The government is also taking flack from ongoing revelations regarding snuffing the port’s chances of a super container terminal, allegedly written into Port of Newcastle’s lease, and with the ACCC taking action on Ports NSW on the matter.

What probably irks Novocastrians is that $13 million dollars is a mere rounding error on the trams budget – yet a cruise terminal is as significant to the region’s tourism and visibility as any infrastructure project funded and built in the past decade.

So, for the foreseeable, tens of thousands of future cruise passengers will first experience Newcastle via a large white tent enclosed by rent-a-fence in a dockland wilderness far from the city’s heart.

Port of Newcastle released a statement of diplomatic proportion, not surprising since a privatised port places shareholders before public benefit, and admits there is no profit for Port of Newcastle in a cruise ship terminal.

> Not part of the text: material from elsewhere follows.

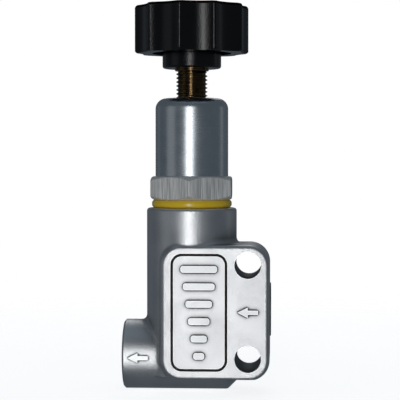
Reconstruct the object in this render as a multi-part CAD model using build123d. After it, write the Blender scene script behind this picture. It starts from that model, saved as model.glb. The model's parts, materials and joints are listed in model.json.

While disappointed construction of the terminal facility cannot proceed at this time, we respect that funding is no longer available.

Our consultations with the cruise industry have been beneficial in better understanding its needs and ensuring that the design of any future infrastructure will be well-informed by industry.

We’re pleased that $800,000 of upgrades to mooring bollards, jointly funded by the NSW Government and the Australian Government, have enabled larger ships of up to 3,900 passengers to berth in Newcastle.

Port of Newcastle will continue supporting the Hunter’s tourism sector by berthing cruise ships in port and coordinating the many wonderful volunteers dedicated to welcoming visitors to our city.

Others weren’t so submissive.

Tim Crackanthrop channelled Novocastrian thinking, that “it’s a very sad day for Newcastle and the region.”

Just another example of the Liberal government turning its back on Newcastle and the Hunter.

The government would have known that Newcastle would need more than the paltry $12.7 million offered, when Eden, in the Minister for Transport’s electorate, is about to cut the ribbon on a $44 million cruise ship terminal.”

Infrastructure NSW has since indicated the original $12.7m stands should the project proceed as agreed on funding.